One question had to be asked. When the South went Republican, what role had race played?

“Just about none,” Haley replied.

The GOP has scrupulously avoided any taint of racism. “No Republican candidate could get elected in the South if he was perceived
as a racist,” Haley said. “No way. Not a chance. There is just a huge part of the GOP that runs away from a candidate if there
are
any
charges that he’s a racist.” When the racist David Duke announced that he intended to run for governor of Louisiana as a
Republican, for instance, prominent Republicans across the South denounced him. “Our party,” Haley continued, “is real middle
class.” The GOP does not belong to rednecks and bigots, in other words, but to young managers like those you see trying to
get their grass to grow outside Atlanta.

If Haley and the Black brothers had a theme, it was change.

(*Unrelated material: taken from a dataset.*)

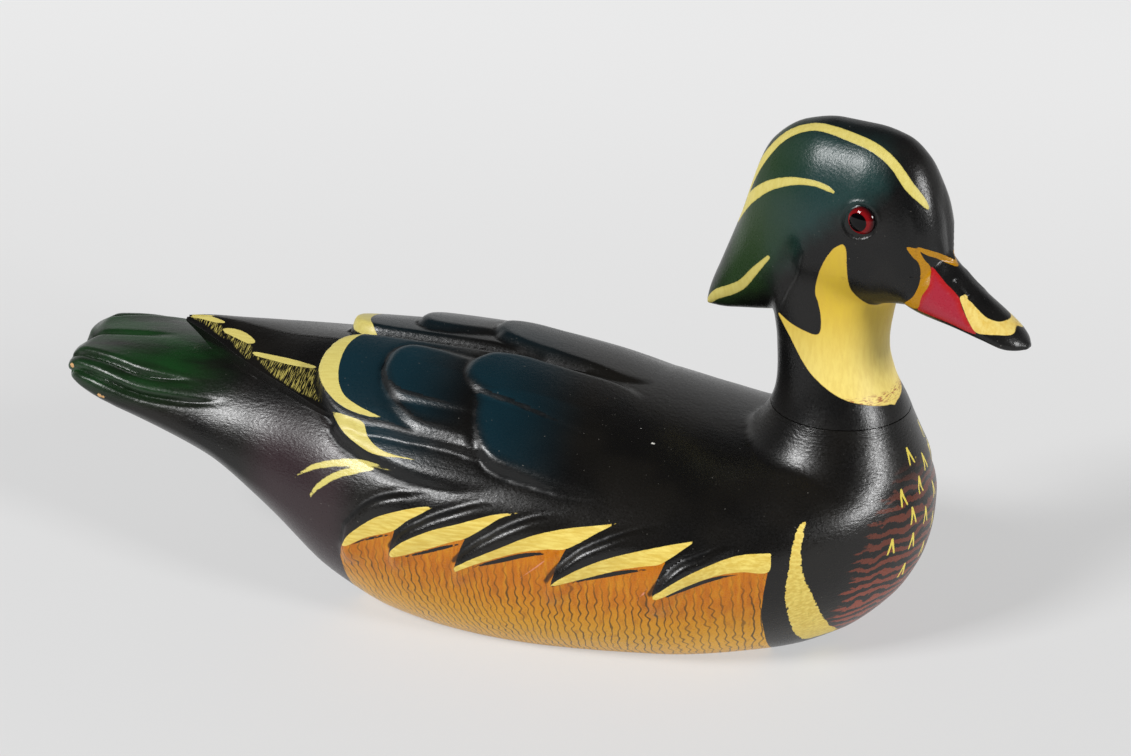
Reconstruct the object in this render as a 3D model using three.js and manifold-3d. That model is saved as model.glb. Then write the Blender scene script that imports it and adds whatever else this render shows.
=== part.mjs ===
// Wood duck drake decoy, carved in wood, painted and varnished, with glass eyes.
// Millimetres, +X towards the bill, +Y to the duck's left, +Z up, standing on its flat underside.
// The body is one carving with wings and tail; the head, crest, bill and neck are a second one,
// glued on at the neck seam and turned a little to the duck's right.

import * as THREE from 'three';
import * as BufferGeometryUtils from 'three/addons/utils/BufferGeometryUtils.js';
import Module from 'manifold-3d';

const wasm = await Module();
wasm.setup();

// Hull of the body: each profile is [x, value] from the tail to the breast
const TAIL_END = -174;
const BREAST_FRONT = 148;
const SPINE_HEIGHT = [[-174, 75], [-167, 78], [-150, 79.5], [-120, 80.5], [-95, 82.5], [-60, 85.5], [-20, 85.5],
  [20, 82.5], [45, 78.5], [65, 74], [85, 71], [110, 75], [130, 74], [142, 65], [148, 50]];
const KEEL_HEIGHT = [[-174, 70.5], [-165, 63.5], [-150, 55.5], [-132, 46], [-110, 34], [-85, 14.5], [-65, -1],
  [-40, -11], [0, -14], [60, -12], [100, -7], [120, 0], [136, 13], [144, 26], [148, 48]];
const HALF_WIDTH = [[-174, 16], [-173, 21.5], [-170, 25.5], [-164, 28.5], [-154, 31], [-140, 32], [-115, 35],
  [-90, 43], [-60, 55.5], [-20, 66], [20, 69], [60, 66.5], [95, 57.5], [120, 45], [136, 31], [144, 19], [148, 3]];
const WIDEST_HEIGHT = [[-174, 71.5], [-165, 69], [-150, 66], [-135, 62], [-115, 55], [-95, 47], [-60, 38],
  [0, 36], [60, 37], [100, 42], [130, 47], [148, 49]];
const UPPER_FULLNESS = [[-174, 3], [-150, 2.4], [-110, 1.9], [-60, 2], [20, 2.15], [148, 2]];
const LOWER_FULLNESS = [[-174, 2], [-150, 1.8], [-110, 1.5], [-60, 1.9], [20, 2.3], [100, 2.2], [148, 2]];
const TAIL_NOTCH = { depth: 4.5, halfWidth: 5, reach: 9 };
const TAIL_SKEW = { slope: 0.13, reach: 25 };
const HULL_FACETS = { around: 30, along: 38, crowding: 0.6 };

// Neck: [height, value]; the stump below the seam belongs to the body, the rest to the head
const SEAM_HEIGHT = 82.5;
const SEAM_GAP = 0.3;
const NECK_FOOT = 42;
const NECK_TOP = 135;
const NECK_CENTRE = [[42, 105], [60, 109], [72, 112], [83, 113], [95, 111], [105, 109.5], [118, 109],
  [135, 109]];
const NECK_HALF_LENGTH = [[42, 37], [60, 37], [72, 30.2], [83, 24.3], [95, 20.5], [105, 19.5], [118, 21],
  [135, 24]];
const NECK_HALF_WIDTH = [[42, 32], [60, 38], [72, 30], [83, 24.5], [95, 20], [105, 18], [118, 17],
  [135, 16]];
const NECK_FACETS = { around: 24, belowSeam: 5, aboveSeam: 7 };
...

The New South was just that, new. The South had become Republican
because it had become more industrial, more middle class, more Yankee-fied. Yet I thought I saw a second reason. The South
had become Republican because it hadn’t changed.

HOW THE SOUTH REMAINED THE SAME

Yankee-fication? Millions of Yankees have indeed moved south. But they have tended to cluster together. In northern Virginia,
there are so many Yankees among the government workers who commute across the Potomac each morning to Washington, D.C., that
if you picked the region up and put it down someplace else, most of the residents would feel more at home in New Jersey or
Connecticut than elsewhere in Virginia. In South Florida, Yankees outnumber the natives, and in the long coastal crescent
from Key West to Miami to West Palm Beach you’re more likely to hear the accents of the Midwest or New York than of Dixie.
But outside these Yankee clusters genuine southerners still predominate. As recently as 1981, Yankees made up less than a
tenth of the population in 750 of the Old Confederacy’s 1,145 counties.